The result was a plan rooted in a simple but powerful idea: restoration should strengthen the community, not displace it — and that principle should be reflected not just in intention, but in how development is carried out.

From Vision to Action: How the Framework Works

What sets the Westside Land Use Framework apart is that it is not just a set of ideas, it is embedded in how development happens.

The framework informed updates to zoning and design standards across the Westside, helping establish clear expectations for building scale, form, and neighborhood character. These standards guide what can be built and, just as importantly, how it fits within the existing community.

At the same time, the framework reinforces the role of Neighborhood Planning Units (NPUs), ensuring that residents remain central to decision-making. In practice, this means that while development standards are clearly defined, any significant deviations require community awareness and input — placing an important level of accountability in the hands of the people who call these neighborhoods home.

Together, these elements create a principles-based approach to growth, one that aligns investment with community priorities and helps ensure that restoration is both intentional and equitable.

Four Priorities for a Stronger Westside

The framework outlines a set of goals designed to guide how development and investment should occur across the Westside.

Strengthening neighborhood assets.

The plan emphasizes supporting existing residents and stabilizing neighborhoods. This includes encouraging homeownership, expanding housing options, and creating opportunities for residents of different income levels to live in the community.

Preserving neighborhood identity.

The Westside’s historic architecture, cultural institutions, and faith communities are central to its character. The framework calls for protecting historic structures and ensuring that new development fits the scale and design of the surrounding neighborhoods.

Investing in infrastructure and connectivity.

Improving transportation, streetscapes, and stormwater infrastructure helps make neighborhoods safer, more accessible, and better connected to the rest of the city.

Expanding access to parks and open space.

Green space plays an important role in quality of life. The framework encourages the creation of neighborhood parks, gardens, and recreational spaces that bring residents together.

Together, these priorities form a blueprint for how restoration can happen in a way that benefits both current residents and future generations.

How the Framework Guides Our Work

Westside Future Fund helped support the development of the Land Use Framework and continues to use it as a guiding reference for our work across the Historic Westside.

Many of the initiatives we lead or support align directly with the framework’s priorities and are shaped by the systems it helped put in place.

Housing initiatives like our Home on the Westside program expand access to quality housing options for people with a live, work, or learn connection to the community. Programs that support affordable rental housing, homeownership, and financial services help ensure that longtime residents can remain in their neighborhoods as investment returns.

The framework also informs where and how development occurs. By identifying key corridors, residential areas, and opportunities for mixed-use growth — and reinforcing standards for how that development takes shape — it helps guide responsible investment that complements the character of existing neighborhoods.

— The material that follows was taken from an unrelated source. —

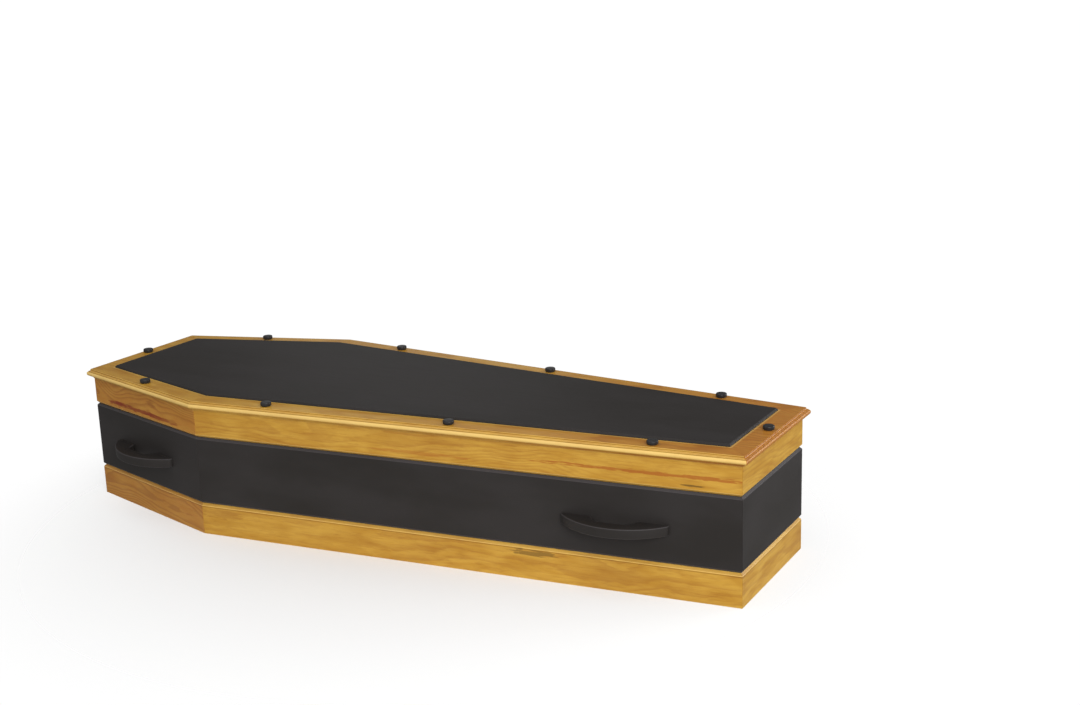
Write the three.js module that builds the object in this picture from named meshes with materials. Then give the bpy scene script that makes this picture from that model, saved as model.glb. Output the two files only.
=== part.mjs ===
// A full size shouldered wooden coffin: stained pine boards with satin black panels let in between them,
// a moulded lid with a black overlay panel, ten lid knobs and four black bow handles.
// Millimetres, +Z up, +X towards the foot end, origin on the ground under the middle of the case.
import * as THREE from 'three';
import { mergeVertices } from 'three/addons/utils/BufferGeometryUtils.js';

// Plan of the case, measured on the outer faces of the boards
const caseLength = 1950;
const headWidth = 414;
const shoulderWidth = 690;
const footWidth = 400;
const shoulderFromHead = 487;

// Courses of boards, from the ground up
const wallThickness = 18;
const plinthHeight = 85;
const sidePanelHeight = 183;
const rimHeight = 74;
const woodChamfer = 6;
const panelChamfer = 5;

// Floor board between the plinth boards
const floorThickness = 15;
const floorChamfer = 1.5;

// Lid board and the steps of its moulded edge, each counted from the one before
const lidThickness = 26;
const lidFlatOverhang = 7;
const quirkDrop = 2.2;
const coveOut = 3;
const coveDrop = 3;
const filletOut = 1.8;
const filletDrop = 1.8;
const noseOut = 4.2;
const noseUpperDrop = 5;
const noseLowerDrop = 6;
const noseReturn = 3.4;
const lidFootSet = 2;

// Black overlay panel on the lid
const overlayInset = 47;
const overlayThickness = 6;
const overlayBevel = 4;

// Lid knobs
const knobDiameter = 28;
const knobHeight = 11;
const knobNeckDiameter = 22;
const knobInset = 14;
const knobFromLongSideEnd = 216;

// Bow handles
const handleLength = 265;
const handleHeight = 24;
const handleReach = 65;
const handleEndReach = 8;
const handleRounding = 3;
const fingerGapLength = 119;
const fingerGapReach = 28;
const fingerGapSlant = 16;
const handleAboveCentre = -7;
const headHandleFromHead = 244;
const footHandleFromFoot = 306;

// Clearance between pieces that touch
const jointGap = 0.3;

// Faceting of round forms
const knobSides = 20;
const arcSteps = 4;
const handleArcSteps = 12;

const timber = { color: 0xb9803c, roughness: 0.42, metalness: 0 };
const blackPaint = { color: 0x353230, roughness: 0.45, metalness: 0 };
const blackKnob = { color: 0x121212, roughness: 0.3, metalness: 0 };

const coffin = new THREE.Group();

function addPiece(name, geometry, finish, parent = coffin) {
  geometry.deleteAttribute('normal');
  geometry.deleteAttribute('uv');
  const closed = mergeVertices(geometry, 1e-4);
  closed.computeVertexNormals();
  const piece = new THREE.Mesh(closed, new THREE.MeshStandardMaterial(finish));
  piece.name = name;
  parent.add(piece);
  return piece;
}

// The six corners of the case, counterclockwise from above, starting at the head on the near side
const headX = -caseLength / 2;
const shoulderX = headX + shoulderFromHead;
const footX = caseLength / 2;
const corners = [
  new THREE.Vector2(headX, -headWidth / 2),
  new THREE.Vector2(shoulderX, -shoulderWidth / 2),
  new THREE.Vector2(footX, -footWidth / 2),
  new THREE.Vector2(footX, footWidth / 2),
  new THREE.Vector2(shoulderX, shoulderWidth / 2),
  new THREE.Vector2(headX, headWidth / 2),
];

// Each side runs from its corner to the next one; outward is to the right of that run
const sideNames = ['near_shoulder', 'near_long', 'foot', 'far_long', 'far_shoulder', 'head'];
const sides = corners.map((start, index) => {
  const end = corners[(index + 1) % corners.length];
  const along = end.clone().sub(start);
  const length = along.length();
  along.normalize();
  const outward = new THREE.Vector2(along.y, -along.x);
  return { name: sideNames[index], index, start, end, length, along, outward };
});

// Corner of the outline after both its sides have moved outward by the given distance
function movedCorner(index, distance) {
  const before = sides[(index + sides.length - 1) % sides.length];
  const after = sides[index % sides.length];
  const bisector = before.outward.clone().add(after.outward);
  const stretch = distance / (0.5 * bisector.lengthSq());
  return after.start.clone().addScaledVector(bisector, stretch);
}

// Sine of half the inside angle at a corner, which turns a gap across a mitre into one along the side
function mitreSine(index) {
  const before = sides[(index + sides.length - 1) % sides.length];
  const after = sides[index % sides.length];
  return Math.cos(before.along.angleTo(after.along) / 2);
}

// A board of the given section along one side, with both its ends mitred to meet its neighbours.
// The section has x as the depth behind the outer face and y as the height.
function mitredBoard(section, side) {
  const geometry = new THREE.ExtrudeGeometry(section, { depth: 1, bevelEnabled: false });
  const position = geometry.attributes.position;
  const endIndex = (side.index + 1) % sides.length;
  for (let i = 0; i < position.count; i += 1) {
    const depth = position.getX(i);
    const height = position.getY(i);
    const atEnd = position.getZ(i) > 0.5;
    const corner = movedCorner(atEnd ? endIndex : side.index, -depth);
    const clearance = jointGap / 2 / mitreSine(atEnd ? endIndex : side.index);
    corner.addScaledVector(side.along, atEnd ? -clearance : clearance);
    position.setXYZ(i, corner.x, corner.y, height);
  }
  return geometry;
}

// Section of a board with its outer long edges cut off at 45 degrees
function boardSection(bottom, top, lowerChamfer, upperChamfer) {
  const section = new THREE.Shape();
  section.moveTo(0, bottom + lowerChamfer);
  if (lowerChamfer > 0) section.lineTo(lowerChamfer, bottom);
  section.lineTo(wallThickness, bottom);
  section.lineTo(wallThickness, top);
  section.lineTo(upperChamfer, top);
  if (upperChamfer > 0) section.lineTo(0, top - upperChamfer);
  section.closePath();
  return section;
}

// A six sided plate from a profile of [distance outside the case face, height] pairs that runs from
// the underside to the top; the plate closes to its own middle below and above.
function sixSidedPlate(profile) {
  const reach = Math.min(headWidth, footWidth) / 2;
  const points = [new THREE.Vector2(0, profile[0][1])];
  profile.forEach(([outset, height]) => points.push(new THREE.Vector2(reach + outset, height)));
  points.push(new THREE.Vector2(0, profile[profile.length - 1][1]));
  const geometry = new THREE.LatheGeometry(points, corners.length);
  const position = geometry.attributes.position;
  for (let turn = 0; turn <= corners.length; turn += 1) {
    points.forEach((point, row) => {
      const onAxis = row === 0 || row === points.length - 1;
      const corner = onAxis ? new THREE.Vector2(0, 0)
        : movedCorner(turn % corners.length, point.x - reach);
      position.setXYZ(turn * points.length + row, corner.x, corner.y, point.y);
    });
  }
  return geometry;
}

// Quarter of an ellipse between two profile points, bulging (convex) or hollow (concave)
function quarterCurve(from, to, convex) {
  const curve = [];
  for (let step = 1; step <= arcSteps; step += 1) {
    const angle = (step / arcSteps) * Math.PI / 2;
    const first = convex ? Math.sin(angle) : 1 - Math.cos(angle);
    const second = convex ? 1 - Math.cos(angle) : Math.sin(angle);
    curve.push([from[0] + (to[0] - from[0]) * first, from[1] + (to[1] - from[1]) * second]);
  }
  return curve;
}

// Case walls: plinth, black side panel and rim on each of the six sides
const plinthTop = plinthHeight;
const sidePanelTop = plinthTop + sidePanelHeight;
const caseTop = sidePanelTop + rimHeight;
const halfGap = jointGap / 2;

const plinthSection = boardSection(0, plinthTop - halfGap, 0, woodChamfer);
const sidePanelSection = boardSection(plinthTop + halfGap, sidePanelTop - halfGap, panelChamfer, panelChamfer);
const rimSection = boardSection(sidePanelTop + halfGap, caseTop - halfGap, woodChamfer, 0);

for (const side of sides) {
  addPiece(`plinth_${side.name}`, mitredBoard(plinthSection, side), timber);
  addPiece(`side_panel_${side.name}`, mitredBoard(sidePanelSection, side), blackPaint);
  addPiece(`rim_${side.name}`, mitredBoard(rimSection, side), timber);
}

// Floor board, flush with the bottom of the plinth
const floorEdge = -(wallThickness + jointGap);
const floorProfile = [
  [floorEdge - floorChamfer, 0],
  [floorEdge, floorChamfer],
  [floorEdge, floorThickness],
];
addPiece('floor_board', sixSidedPlate(floorProfile), timber);

// Lid board: rests on the rim, its edge worked from the underside up to the flat top
const lidBottom = caseTop + halfGap;
const lidTop = caseTop + lidThickness;

function lidProfile() {
  const flatEdge = [lidFlatOverhang, lidTop];
  const quirk = [flatEdge[0], flatEdge[1] - quirkDrop];
  const coveEnd = [quirk[0] + coveOut, quirk[1] - coveDrop];
  const filletEdge = [coveEnd[0] + filletOut, coveEnd[1]];
  const filletFoot = [filletEdge[0], filletEdge[1] - filletDrop];
  const noseTip = [filletFoot[0] + noseOut, filletFoot[1] - noseUpperDrop];
  const noseEnd = [noseTip[0] - noseReturn, noseTip[1] - noseLowerDrop];
  const lidFoot = [lidFootSet, lidBottom];
  const downwards = [
    flatEdge,
    quirk,
    ...quarterCurve(quirk, coveEnd, false),
    filletEdge,
    filletFoot,
    ...quarterCurve(filletFoot, noseTip, true),
    ...quarterCurve(noseTip, noseEnd, false),
    ...quarterCurve(noseEnd, lidFoot, true).slice(0, -1),
    lidFoot,
  ];
  return downwards.reverse();
}
addPiece('lid_board', sixSidedPlate(lidProfile()), timber);

// Black overlay panel, with a bevelled upper edge
const overlayBottom = lidTop + jointGap;
const overlayTop = lidTop + overlayThickness;
const overlayProfile = [
  [-overlayInset, overlayBottom],
  [-overlayInset, overlayTop - overlayBevel],
  [-overlayInset - overlayBevel, overlayTop],
];
addPiece('lid_panel', sixSidedPlate(overlayProfile), blackPaint);

// Lid knobs, over the walls that they hold the lid to
function knobProfile() {
  const radius = knobDiameter / 2;
  const neck = knobNeckDiameter / 2;
  const crown = 0.35 * knobHeight;
  const points = [new THREE.Vector2(0, 0), new THREE.Vector2(neck, 0)];
  points.push(new THREE.Vector2(radius, 0.25 * knobHeight));
  for (let step = 0; step <= arcSteps; step += 1) {
    const angle = (step / arcSteps) * Math.PI / 2;
    const onAxis = step === arcSteps;
    const across = onAxis ? 0 : radius * (0.55 + 0.45 * Math.cos(angle));
    points.push(new THREE.Vector2(across, knobHeight - crown + crown * Math.sin(angle)));
  }
  return points;
}

function knobDistances(side) {
  const middle = side.length / 2;
  if (!side.name.endsWith('long')) return [middle];
  return [knobFromLongSideEnd, middle, side.length - knobFromLongSideEnd];
}

let knobNumber = 0;
for (const side of sides) {
  for (const distance of knobDistances(side)) {
    knobNumber += 1;
    const geometry = new THREE.LatheGeometry(knobProfile(), knobSides);
    geometry.rotateX(Math.PI / 2);
    const place = side.start.clone()
      .addScaledVector(side.along, distance)
      .addScaledVector(side.outward, -knobInset);
    geometry.translate(place.x, place.y, lidTop + jointGap);
    addPiece(`lid_knob_${String(knobNumber).padStart(2, '0')}`, geometry, blackKnob);
  }
}

// Bow handle: a segment of a circle in plan, with two solid feet and a finger gap behind the bow
function handleGeometry() {
  const half = handleLength / 2;
  const rise = handleReach - handleEndReach;
  const radius = (half * half + rise * rise) / (2 * rise);
  const centreY = handleReach - radius;
  const spread = Math.asin(half / radius);
  const gapHalf = fingerGapLength / 2;
  const innerHalf = gapHalf - fingerGapSlant;
  const shape = new THREE.Shape();
  shape.moveTo(-half, 0);
  shape.lineTo(-gapHalf, 0);
  shape.lineTo(-innerHalf - fingerGapSlant / 3, fingerGapReach * 0.7);
  shape.quadraticCurveTo(-innerHalf, fingerGapReach, -innerHalf + fingerGapSlant, fingerGapReach);
  shape.lineTo(innerHalf - fingerGapSlant, fingerGapReach);
  shape.quadraticCurveTo(innerHalf, fingerGapReach, innerHalf + fingerGapSlant / 3, fingerGapReach * 0.7);
  shape.lineTo(gapHalf, 0);
  shape.lineTo(half, 0);
  shape.lineTo(half, handleEndReach);
  shape.absarc(0, centreY, radius, Math.PI / 2 - spread, Math.PI / 2 + spread, false);
  shape.closePath();
  const geometry = new THREE.ExtrudeGeometry(shape, {
    depth: handleHeight - 2 * handleRounding,
    curveSegments: handleArcSteps,
    bevelThickness: handleRounding,
    bevelSize: handleRounding,
    bevelOffset: -handleRounding,
    bevelSegments: 2,
  });
  geometry.translate(0, 0, handleRounding - handleHeight / 2);
  return geometry;
}

const handleCentre = plinthTop + sidePanelHeight / 2 + handleAboveCentre;
const handlePlaces = {
  near_shoulder: () => headHandleFromHead,
  near_long: (side) => side.length - footHandleFromFoot,
  far_long: () => footHandleFromFoot,
  far_shoulder: (side) => side.length - headHandleFromHead,
};

for (const side of sides) {
  const placeOn = handlePlaces[side.name];
  if (placeOn) {
    const geometry = handleGeometry();
    geometry.rotateZ(Math.atan2(-side.along.y, -side.along.x));
    const place = side.start.clone()
      .addScaledVector(side.along, placeOn(side))
      .addScaledVector(side.outward, jointGap);
    geometry.translate(place.x, place.y, handleCentre);
    addPiece(`handle_${side.name}`, geometry, blackPaint);
  }
}

export default coffin;
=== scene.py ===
import math

import bpy
import numpy as np
from mathutils import Matrix, Vector


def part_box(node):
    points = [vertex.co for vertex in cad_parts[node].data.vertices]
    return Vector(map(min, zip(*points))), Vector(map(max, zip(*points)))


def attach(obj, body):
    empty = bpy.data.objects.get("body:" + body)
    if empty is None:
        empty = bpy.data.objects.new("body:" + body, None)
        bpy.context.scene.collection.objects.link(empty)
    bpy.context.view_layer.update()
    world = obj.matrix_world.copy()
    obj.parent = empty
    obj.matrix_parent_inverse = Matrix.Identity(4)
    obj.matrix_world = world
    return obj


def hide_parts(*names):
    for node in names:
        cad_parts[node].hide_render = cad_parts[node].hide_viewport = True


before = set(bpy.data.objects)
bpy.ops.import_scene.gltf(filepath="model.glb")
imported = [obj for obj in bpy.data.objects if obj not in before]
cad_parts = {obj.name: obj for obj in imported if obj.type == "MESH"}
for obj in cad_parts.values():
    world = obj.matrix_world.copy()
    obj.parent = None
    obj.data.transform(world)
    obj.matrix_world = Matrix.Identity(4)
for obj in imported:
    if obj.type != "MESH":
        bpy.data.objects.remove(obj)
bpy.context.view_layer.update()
print("frame loaded,", len(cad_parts), "nodes")

mm = 0.001


# Plan of the case, read from the frame

jointGap = 0.3 * mm  # clearance between touching pieces


sideNames = ["near_shoulder", "near_long", "foot", "far_long", "far_shoulder", "head"]


def planSides(corners):
    # Length, direction and outward normal of the side after each corner, and the sine of half the
    # inside angle at each corner
    spans = np.roll(corners, -1, axis=0) - corners
    lengths = np.linalg.norm(spans, axis=1)
    along = spans / lengths[:, None]
    outward = np.stack([along[:, 1], -along[:, 0]], axis=1)
    mitreSine = np.sqrt((1 + (along * np.roll(along, 1, axis=0)).sum(axis=1)) / 2)
    return lengths, along, outward, mitreSine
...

At the same time, the plan emphasizes protecting legacy residents through strategies that reduce displacement pressures. Efforts such as the Anti-Displacement Tax Fund, which helps longtime homeowners manage rising property taxes, reflect this commitment to long-term stability.

Beyond housing, the framework’s broader vision for neighborhood vitality aligns with our holistic focus on community health, education, safety, and economic opportunity—all essential ingredients for thriving neighborhoods.

Building the Future Together

Restoration is not a single project or moment in time. It is an ongoing process that requires collaboration between our neighbors, community organizations, nonprofits, government agencies, and private partners.

The Westside Land Use Framework Plan helps ensure that this work moves forward with a shared understanding of what the community wants its future to look like — and with the tools to carry that vision forward in practice.

By grounding development in community priorities, embedding those priorities into how decisions are made, protecting historic character, and supporting longtime residents, the framework provides a foundation for growth that strengthens the Westside while honoring its legacy.

As Westside Future Fund and our partners continue to invest in housing, public spaces, and community programs, the framework remains a guidepost and a system helping ensure that restoration reflects the voices, values, and aspirations of the people of the Westside.